Verantwortung wird überschätzt. Nach diesem Motto lebt der Medizinstudent Simon zwischen Studium, Drogen- und Alkoholexzessen in einer umtriebigen Männer-WG. Sein Plan, in Bolivien auf einem Krankenhausschiff zu arbeiten, liegt noch in weiter Ferne, zumal sich Simons Leben im Umbruch befindet: Die WG löst sich aufgrund neuer Lebenspläne und Streitereien auf. Und auch Simon bedroht mit seinen Eskapaden die eigene Lebensplanung.

Rasmus Heisterberg wirft in seinem Regiedebüt In the Blood – I Blodet einen ungeschminkten Blick auf das Leben angehender Medizinstudenten, die trotz Bestnoten im Studium in Wahrheit nicht die nötige Reife für ein eigenverantwortliches Handeln besitzen. Doch trotz exzellenter Darsteller krankt das an sich solide Drama auf mehreren Ebenen: Das Drehbuch erlaubt sich zu viele Leerstellen: Wie es den Freunden trotz ständiger Partys und Urlaubstrips immer wieder gelingt, Bestnoten zu erhalten (der Zuschauer sieht sie nicht einmal beim Lernen) bleibt ebenso nebulös wie die Frage, warum sich der eigentlich intelligente Simon immer wieder zu einem derart unreifen Handeln hinreißen lässt. Dass er es sich am Ende des Films dann doch plötzlich anders überlegt, wirkt obendrein aufgesetzt.

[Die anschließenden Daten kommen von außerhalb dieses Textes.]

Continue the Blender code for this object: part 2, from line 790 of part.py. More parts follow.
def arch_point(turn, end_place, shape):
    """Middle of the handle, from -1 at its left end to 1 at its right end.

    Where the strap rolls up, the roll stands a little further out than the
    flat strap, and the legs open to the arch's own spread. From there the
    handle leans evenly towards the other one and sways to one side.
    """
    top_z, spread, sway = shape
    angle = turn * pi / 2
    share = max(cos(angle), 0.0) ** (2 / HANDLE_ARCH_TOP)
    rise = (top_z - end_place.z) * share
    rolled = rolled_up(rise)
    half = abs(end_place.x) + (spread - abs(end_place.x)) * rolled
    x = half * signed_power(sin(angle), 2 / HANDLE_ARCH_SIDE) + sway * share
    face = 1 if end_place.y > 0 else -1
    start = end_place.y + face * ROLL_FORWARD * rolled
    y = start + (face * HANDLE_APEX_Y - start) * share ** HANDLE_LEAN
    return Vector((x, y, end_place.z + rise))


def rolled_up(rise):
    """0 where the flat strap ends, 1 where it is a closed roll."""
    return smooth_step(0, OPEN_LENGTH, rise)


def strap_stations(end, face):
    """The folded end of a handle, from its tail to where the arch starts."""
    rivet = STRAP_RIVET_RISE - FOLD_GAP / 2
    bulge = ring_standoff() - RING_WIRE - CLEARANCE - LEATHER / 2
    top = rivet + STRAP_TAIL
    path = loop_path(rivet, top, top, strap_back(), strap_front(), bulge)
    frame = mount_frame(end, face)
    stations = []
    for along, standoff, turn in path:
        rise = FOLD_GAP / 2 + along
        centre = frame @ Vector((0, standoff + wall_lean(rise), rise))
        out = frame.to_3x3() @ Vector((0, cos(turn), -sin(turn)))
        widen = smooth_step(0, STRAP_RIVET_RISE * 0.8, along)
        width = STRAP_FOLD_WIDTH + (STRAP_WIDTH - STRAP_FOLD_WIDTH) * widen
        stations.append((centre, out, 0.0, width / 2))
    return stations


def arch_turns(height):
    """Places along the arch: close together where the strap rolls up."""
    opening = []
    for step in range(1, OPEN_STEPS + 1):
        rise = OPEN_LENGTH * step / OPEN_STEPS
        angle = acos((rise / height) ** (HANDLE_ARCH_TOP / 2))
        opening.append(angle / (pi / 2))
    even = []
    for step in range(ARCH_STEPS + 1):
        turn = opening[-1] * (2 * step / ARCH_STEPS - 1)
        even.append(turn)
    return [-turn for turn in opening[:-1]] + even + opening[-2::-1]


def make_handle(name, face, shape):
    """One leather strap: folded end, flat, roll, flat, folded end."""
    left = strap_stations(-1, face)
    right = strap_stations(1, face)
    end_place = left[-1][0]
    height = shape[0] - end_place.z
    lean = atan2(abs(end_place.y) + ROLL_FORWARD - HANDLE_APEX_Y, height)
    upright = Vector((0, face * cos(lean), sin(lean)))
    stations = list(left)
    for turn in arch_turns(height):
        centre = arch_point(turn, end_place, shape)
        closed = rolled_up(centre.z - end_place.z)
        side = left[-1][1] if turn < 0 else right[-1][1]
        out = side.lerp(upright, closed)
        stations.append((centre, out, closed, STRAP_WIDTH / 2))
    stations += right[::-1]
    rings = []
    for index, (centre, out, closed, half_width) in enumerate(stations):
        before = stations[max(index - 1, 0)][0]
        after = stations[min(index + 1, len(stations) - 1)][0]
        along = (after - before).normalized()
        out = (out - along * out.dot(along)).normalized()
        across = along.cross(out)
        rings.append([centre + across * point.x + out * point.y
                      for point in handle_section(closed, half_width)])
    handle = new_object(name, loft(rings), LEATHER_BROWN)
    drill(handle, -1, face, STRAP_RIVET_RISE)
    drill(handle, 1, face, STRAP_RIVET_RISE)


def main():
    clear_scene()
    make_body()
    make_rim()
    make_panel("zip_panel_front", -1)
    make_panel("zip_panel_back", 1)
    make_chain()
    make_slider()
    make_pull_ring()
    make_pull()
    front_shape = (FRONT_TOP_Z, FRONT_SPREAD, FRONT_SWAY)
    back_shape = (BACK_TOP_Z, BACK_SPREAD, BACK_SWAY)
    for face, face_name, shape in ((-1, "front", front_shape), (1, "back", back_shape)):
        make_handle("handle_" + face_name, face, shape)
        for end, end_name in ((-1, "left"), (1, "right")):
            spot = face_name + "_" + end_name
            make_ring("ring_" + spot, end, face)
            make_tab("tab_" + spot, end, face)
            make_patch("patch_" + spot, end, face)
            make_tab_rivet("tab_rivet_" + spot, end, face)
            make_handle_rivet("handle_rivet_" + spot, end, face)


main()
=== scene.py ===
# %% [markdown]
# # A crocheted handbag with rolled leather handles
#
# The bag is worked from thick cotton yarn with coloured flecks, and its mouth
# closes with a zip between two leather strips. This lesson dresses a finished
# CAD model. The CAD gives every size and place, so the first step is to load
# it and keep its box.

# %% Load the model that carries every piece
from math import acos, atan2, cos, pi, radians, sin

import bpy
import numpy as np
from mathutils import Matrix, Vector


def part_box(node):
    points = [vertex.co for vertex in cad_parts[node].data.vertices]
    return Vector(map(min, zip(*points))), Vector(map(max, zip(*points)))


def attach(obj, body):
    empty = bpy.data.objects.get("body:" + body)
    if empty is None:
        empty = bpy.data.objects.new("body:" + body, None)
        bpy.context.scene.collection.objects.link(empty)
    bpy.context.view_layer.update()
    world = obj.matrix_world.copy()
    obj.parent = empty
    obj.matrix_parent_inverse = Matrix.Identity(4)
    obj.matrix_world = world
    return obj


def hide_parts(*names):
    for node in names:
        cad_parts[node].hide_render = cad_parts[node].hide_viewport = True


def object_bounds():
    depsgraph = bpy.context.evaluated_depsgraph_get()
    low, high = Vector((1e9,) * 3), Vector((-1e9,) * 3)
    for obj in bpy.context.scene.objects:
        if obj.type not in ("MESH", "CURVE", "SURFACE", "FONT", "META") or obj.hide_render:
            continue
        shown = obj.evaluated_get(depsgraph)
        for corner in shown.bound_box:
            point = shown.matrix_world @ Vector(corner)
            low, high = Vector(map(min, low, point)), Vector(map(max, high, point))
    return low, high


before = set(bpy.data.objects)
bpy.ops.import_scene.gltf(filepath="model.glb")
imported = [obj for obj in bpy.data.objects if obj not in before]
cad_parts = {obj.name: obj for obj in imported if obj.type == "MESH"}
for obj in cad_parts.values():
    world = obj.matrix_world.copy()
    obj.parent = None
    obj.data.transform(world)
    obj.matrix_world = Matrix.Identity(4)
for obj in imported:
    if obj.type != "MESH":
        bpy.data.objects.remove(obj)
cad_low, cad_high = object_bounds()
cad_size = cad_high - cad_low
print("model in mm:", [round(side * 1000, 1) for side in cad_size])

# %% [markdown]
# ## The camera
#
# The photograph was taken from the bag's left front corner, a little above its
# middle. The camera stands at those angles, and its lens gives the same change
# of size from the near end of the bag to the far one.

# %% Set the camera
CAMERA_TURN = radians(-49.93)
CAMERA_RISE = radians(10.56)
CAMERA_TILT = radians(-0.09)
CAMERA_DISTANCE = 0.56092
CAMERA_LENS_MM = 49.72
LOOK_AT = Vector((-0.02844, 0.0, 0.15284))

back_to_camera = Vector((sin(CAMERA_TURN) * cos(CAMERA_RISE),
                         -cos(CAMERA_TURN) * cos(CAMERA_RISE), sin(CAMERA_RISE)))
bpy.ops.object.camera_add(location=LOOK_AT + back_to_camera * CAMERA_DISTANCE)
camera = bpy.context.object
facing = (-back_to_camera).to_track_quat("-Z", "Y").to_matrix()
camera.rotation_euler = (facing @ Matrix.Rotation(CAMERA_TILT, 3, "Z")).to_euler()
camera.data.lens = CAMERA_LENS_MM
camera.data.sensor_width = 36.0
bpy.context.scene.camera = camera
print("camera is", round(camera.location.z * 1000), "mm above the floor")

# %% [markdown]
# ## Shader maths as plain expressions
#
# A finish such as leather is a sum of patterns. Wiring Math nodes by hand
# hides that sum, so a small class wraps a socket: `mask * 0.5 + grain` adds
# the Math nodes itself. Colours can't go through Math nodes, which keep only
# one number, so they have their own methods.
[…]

Auch formal bleibt In the Blood wenig aufregend. Der gemächliche Erzählrhythmus ermüdet. Und der Versuch, dem Drama mittels expliziter OP-Szenen etwas Leben einzuhauchen, wirkt wenig überzeugend. Ein kleiner Lichtblick sind hingegen originelle Kameraeinstellungen, in denen die Urwälder des Amazonas hinter das Stadtpanorama Kopenhagens montiert werden. Bevor es auf nach Südamerika geht, suggerieren sie, muss Simon erst einmal den Dschungel im eigenen Leben durchqueren. Solche Regieeinfälle besitzen aber leider Seltenheitswert. Und so ist Rasmus Heisterbergs In the Blood nur eine weitere, mäßig überzeugende Coming of Age-Geschichte, die durch ihre Drehbuchschwächen kaum zu fesseln vermag.